* Given problem *
Look for the string "rigid" in the lines and copy each line that has it.

Records excerpted from a collection

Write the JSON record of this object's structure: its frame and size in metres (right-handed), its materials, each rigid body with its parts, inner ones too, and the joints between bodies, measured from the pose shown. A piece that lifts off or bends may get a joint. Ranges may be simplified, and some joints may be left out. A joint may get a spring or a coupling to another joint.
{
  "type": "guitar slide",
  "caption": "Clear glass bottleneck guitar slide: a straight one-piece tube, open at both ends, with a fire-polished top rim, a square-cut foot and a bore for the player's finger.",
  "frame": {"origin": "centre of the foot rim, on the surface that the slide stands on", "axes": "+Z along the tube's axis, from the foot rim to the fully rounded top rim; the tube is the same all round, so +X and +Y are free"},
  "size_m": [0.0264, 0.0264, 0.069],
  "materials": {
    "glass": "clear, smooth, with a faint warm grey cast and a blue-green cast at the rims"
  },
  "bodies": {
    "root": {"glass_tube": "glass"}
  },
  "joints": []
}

* * *

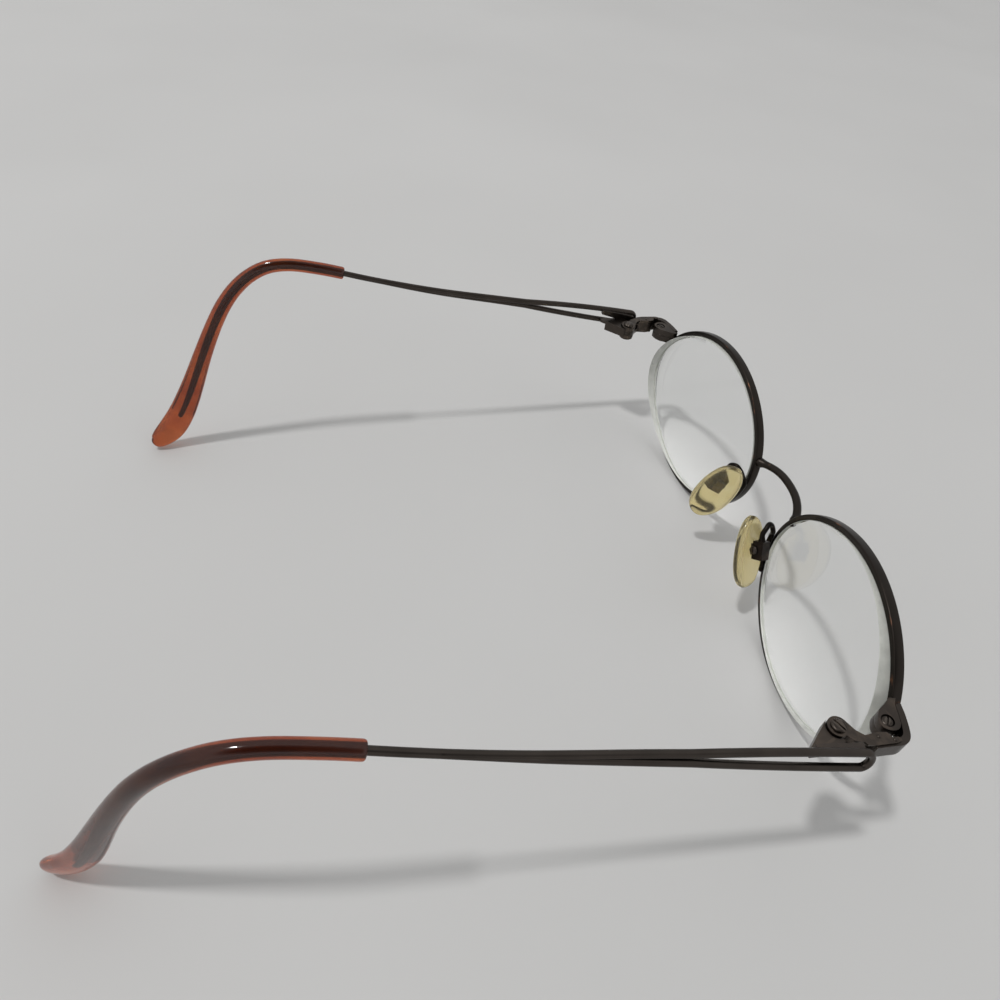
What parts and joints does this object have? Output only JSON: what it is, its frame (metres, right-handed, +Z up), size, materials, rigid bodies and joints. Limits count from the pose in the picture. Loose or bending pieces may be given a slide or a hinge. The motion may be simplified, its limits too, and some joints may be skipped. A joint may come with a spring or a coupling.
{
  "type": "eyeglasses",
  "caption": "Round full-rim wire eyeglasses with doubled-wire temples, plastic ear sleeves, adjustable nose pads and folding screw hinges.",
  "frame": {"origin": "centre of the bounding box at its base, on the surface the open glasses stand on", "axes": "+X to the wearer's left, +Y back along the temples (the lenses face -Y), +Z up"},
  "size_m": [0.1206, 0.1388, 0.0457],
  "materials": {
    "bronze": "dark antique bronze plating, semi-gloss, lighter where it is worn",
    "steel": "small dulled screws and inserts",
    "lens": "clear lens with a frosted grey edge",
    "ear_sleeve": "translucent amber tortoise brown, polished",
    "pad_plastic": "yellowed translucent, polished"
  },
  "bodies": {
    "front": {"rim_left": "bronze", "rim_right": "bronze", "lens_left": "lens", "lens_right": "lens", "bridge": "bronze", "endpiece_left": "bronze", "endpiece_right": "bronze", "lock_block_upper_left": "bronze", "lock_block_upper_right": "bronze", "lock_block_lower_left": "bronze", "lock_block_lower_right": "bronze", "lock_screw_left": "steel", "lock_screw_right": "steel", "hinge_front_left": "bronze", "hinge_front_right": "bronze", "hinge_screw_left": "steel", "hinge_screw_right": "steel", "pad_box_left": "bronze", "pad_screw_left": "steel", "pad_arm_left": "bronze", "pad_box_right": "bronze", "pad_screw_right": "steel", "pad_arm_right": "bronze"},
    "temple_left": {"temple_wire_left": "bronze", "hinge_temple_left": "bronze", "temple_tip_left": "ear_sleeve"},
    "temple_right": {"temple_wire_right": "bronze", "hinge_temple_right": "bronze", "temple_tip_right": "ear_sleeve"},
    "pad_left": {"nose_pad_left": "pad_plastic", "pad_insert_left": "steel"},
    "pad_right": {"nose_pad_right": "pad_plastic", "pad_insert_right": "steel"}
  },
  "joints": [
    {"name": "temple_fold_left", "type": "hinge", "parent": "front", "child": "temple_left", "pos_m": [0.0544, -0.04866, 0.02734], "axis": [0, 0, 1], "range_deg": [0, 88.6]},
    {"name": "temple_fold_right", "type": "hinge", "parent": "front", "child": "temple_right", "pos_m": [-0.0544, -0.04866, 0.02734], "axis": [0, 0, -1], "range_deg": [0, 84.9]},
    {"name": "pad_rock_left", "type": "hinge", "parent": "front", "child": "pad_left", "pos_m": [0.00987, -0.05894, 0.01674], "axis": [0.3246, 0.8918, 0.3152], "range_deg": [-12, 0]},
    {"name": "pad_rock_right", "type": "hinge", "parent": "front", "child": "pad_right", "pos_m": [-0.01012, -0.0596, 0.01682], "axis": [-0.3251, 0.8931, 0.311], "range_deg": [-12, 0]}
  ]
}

* Final result *
Write the JSON record of this object's structure: its frame and size in metres (right-handed), its materials, each rigid body with its parts, inner ones too, and the joints between bodies, measured from the pose shown. A piece that lifts off or bends may get a joint. Ranges may be simplified, and some joints may be left out. A joint may get a spring or a coupling to another joint.
What parts and joints does this object have? Output only JSON: what it is, its frame (metres, right-handed, +Z up), size, materials, rigid bodies and joints. Limits count from the pose in the picture. Loose or bending pieces may be given a slide or a hinge. The motion may be simplified, its limits too, and some joints may be skipped. A joint may come with a spring or a coupling.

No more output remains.